Building on these successes while acknowledging the continuing struggles globally, the Sustainable Development Goals (SDGs) were unanimously approved by the UN Member States in 2015. Contrary to the MDGs, this Global Agenda for 2030 with its 17 SDGs and 169 targets applies to both developed and developing nations. While the SDGs offer a more integrated sustainability framework, they have also been a subject of critique and debate. They can, for example, arguably be seen as yet another colonial framework that lacks in multiple respects such as the level of embedding considerations of equity, diversity, and inclusion, and the inadequacy of minority (e.g., Indigenous and People of Colour) voices and lenses.
While these goals are signed and ratified by national governments, local governments and their citizens play a crucial role in successfully implementing sustainability and resilience. For example, although the SDGs contain a goal for inclusive, safe, resilient, and sustainable cities, all SDGs are locally relevant. Also, Canada’s commitment to achieve the SDGs requires that Canadian cities align their sustainability efforts and reporting with this framework to some extent.
Achieving the SDGs and other international goals (like the UN climate accords and the New Urban Agenda) is a complex undertaking that requires coordinated collaboration of actors at numerous scales. Yet effective action, as well as political will for meaningful, structural change, has been elusive, perhaps because these global issues must be primarily addressed at the local level.

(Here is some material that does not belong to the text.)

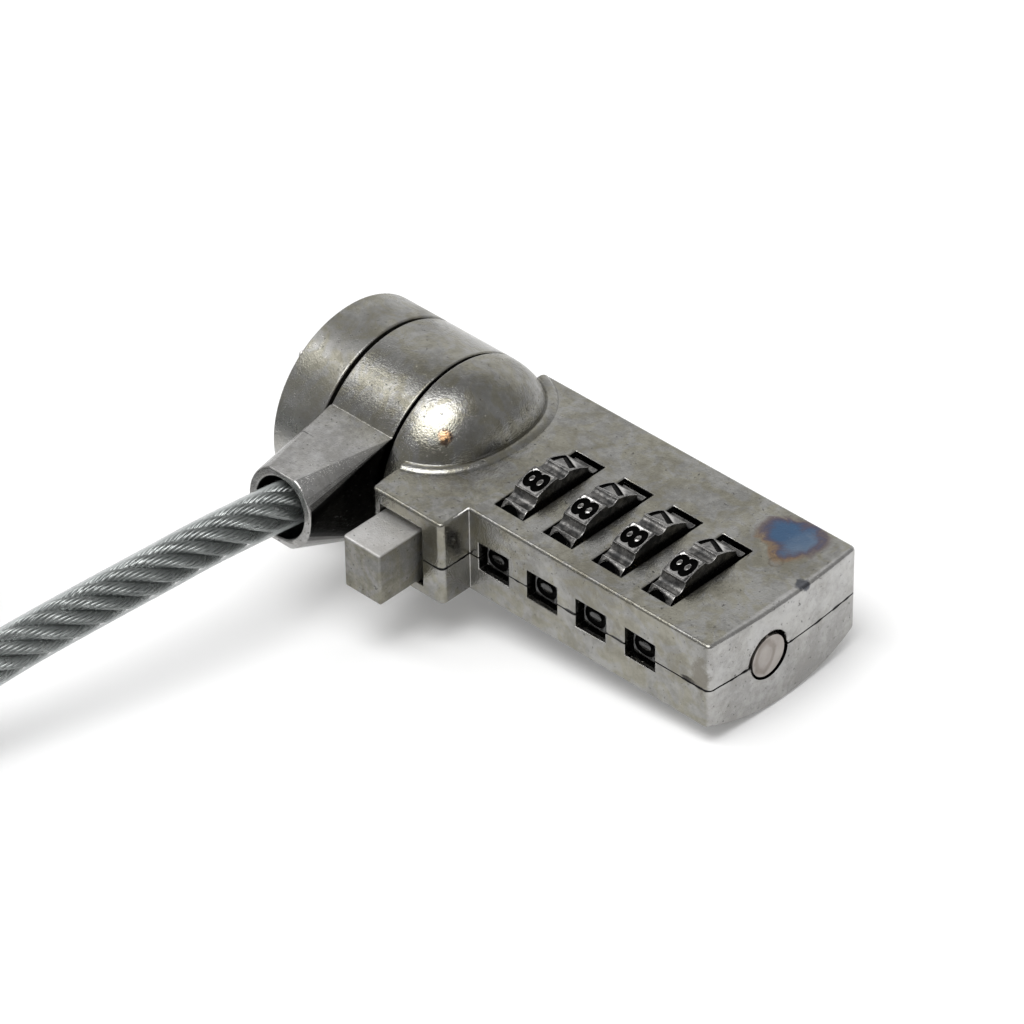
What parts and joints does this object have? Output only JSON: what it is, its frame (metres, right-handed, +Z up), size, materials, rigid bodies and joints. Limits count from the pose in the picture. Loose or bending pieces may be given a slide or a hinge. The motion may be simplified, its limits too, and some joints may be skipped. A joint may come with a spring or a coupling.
{
  "type": "laptop cable lock",
  "caption": "Combination laptop cable lock with number dials, a side push button, a turning T-bar in a round nose, and a swivelling arm with a coiled steel cable.",
  "frame": {"origin": "on the table under the middle of the lock head as it lies on the dome and the end of the case, without its cable", "axes": "+X along the case from the T-bar nose to the reset pin end, +Y from the button side to the back, +Z up from the table"},
  "size_m": [0.1289, 0.108, 0.0219],
  "materials": {
    "plated_zinc": "black-nickel plated zinc die casting, satin gloss with stains and fine pits",
    "dial_metal": "darkened plated zinc with polished edges and black-filled digits",
    "turned_steel": "turned bright steel",
    "reset_metal": "matt pinkish grey cut end",
    "sleeve_brass": "machined brass",
    "spring_steel": "bright spring steel",
    "cable_jacket": "clear PVC jacket over laid galvanised steel strands",
    "pad_rubber": "soft translucent rubber",
    "tie_fabric": "black hook-and-loop strap"
  },
  "bodies": {
    "housing": {"upper_shell": "plated_zinc", "lower_shell": "plated_zinc", "nose_cap": "plated_zinc", "nose_pad": "pad_rubber", "cap_pin": "turned_steel", "spindle": "turned_steel", "front_washer": "turned_steel", "rear_washer": "turned_steel", "detent_spring": "spring_steel", "button_spring": "spring_steel", "shaft_spring": "spring_steel", "reset_spring": "spring_steel", "case_screws": "turned_steel"},
    "swivel": {"swivel_collar": "plated_zinc", "cable_crimp": "turned_steel", "cable": "cable_jacket", "cable_coil": "cable_jacket", "cable_tail": "cable_jacket", "coil_tie": "tie_fabric", "eye_ferrule": "turned_steel", "cable_eye": "cable_jacket"},
    "button": {"push_button": "plated_zinc"},
    "locking_shaft": {"fin_shaft": "turned_steel"},
    "tee": {"t_bar": "turned_steel", "t_bar_pinion": "sleeve_brass"},
    "reset": {"reset_pin": "reset_metal"},
    "dial_1_body": {"dial_1": "dial_metal", "clutch_sleeve_1": "sleeve_brass"},
    "dial_2_body": {"dial_2": "dial_metal", "clutch_sleeve_2": "sleeve_brass"},
    "dial_3_body": {"dial_3": "dial_metal", "clutch_sleeve_3": "sleeve_brass"},
    "dial_4_body": {"dial_4": "dial_metal", "clutch_sleeve_4": "sleeve_brass"}
  },
  "joints": [
    {"name": "collar_swivel", "type": "hinge", "parent": "housing", "child": "swivel", "pos_m": [-0.01608, 0.00452, 0.01072], "axis": [0.9949, 0, -0.1009], "continuous": true},
    {"name": "button_press", "type": "slide", "parent": "housing", "child": "button", "axis": [0, 1, 0], "range_m": [0, 0.00314], "stiffness_N_per_m": 400, "springref_m": -0.002, "deforming": ["button_spring"]},
    {"name": "t_bar_turn", "type": "hinge", "parent": "housing", "child": "tee", "pos_m": [-0.02595, 0.00452, 0.01172], "axis": [0.9949, 0, -0.1009], "range_deg": [0, 90]},
    {"name": "shaft_slide", "type": "slide", "parent": "housing", "child": "locking_shaft", "axis": [0.9949, 0, -0.1009], "range_m": [0, 0.0008], "deforming": ["shaft_spring"]},
    {"name": "reset_press", "type": "slide", "parent": "housing", "child": "reset", "axis": [-0.9949, 0, 0.1009], "range_m": [0, 0.001], "stiffness_N_per_m": 500, "springref_m": -0.001, "deforming": ["reset_spring"]},
    {"name": "dial_1_turn", "type": "hinge", "parent": "housing", "child": "dial_1_body", "pos_m": [0.00172, 0.00242, 0.00871], "axis": [0.9949, 0, -0.1009], "continuous": true},
    {"name": "dial_2_turn", "type": "hinge", "parent": "housing", "child": "dial_2_body", "pos_m": [0.00769, 0.00242, 0.00811], "axis": [0.9949, 0, -0.1009], "continuous": true},
    {"name": "dial_3_turn", "type": "hinge", "parent": "housing", "child": "dial_3_body", "pos_m": [0.01366, 0.00242, 0.0075], "axis": [0.9949, 0, -0.1009], "continuous": true},
    {"name": "dial_4_turn", "type": "hinge", "parent": "housing", "child": "dial_4_body", "pos_m": [0.01963, 0.00242, 0.0069], "axis": [0.9949, 0, -0.1009], "continuous": true}
  ],
  "couplings": [
    {"joint": "t_bar_turn", "follows": "button_press", "rad_per_m": 500},
    {"joint": "shaft_slide", "follows": "button_press", "ratio": 0.25465}
  ]
}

The success of any long-term national or international sustainability goals is conditional on creating and implementing successful, monitorable, and transferable policies and practices in local communities, through the lenses of equity and systemic thinking. The holistic urban productivity –or regenerative sustainability– framework proposed in my research can support communities in transforming into well-functioning socio-ecological systems that can then be sustained within the means of our planet.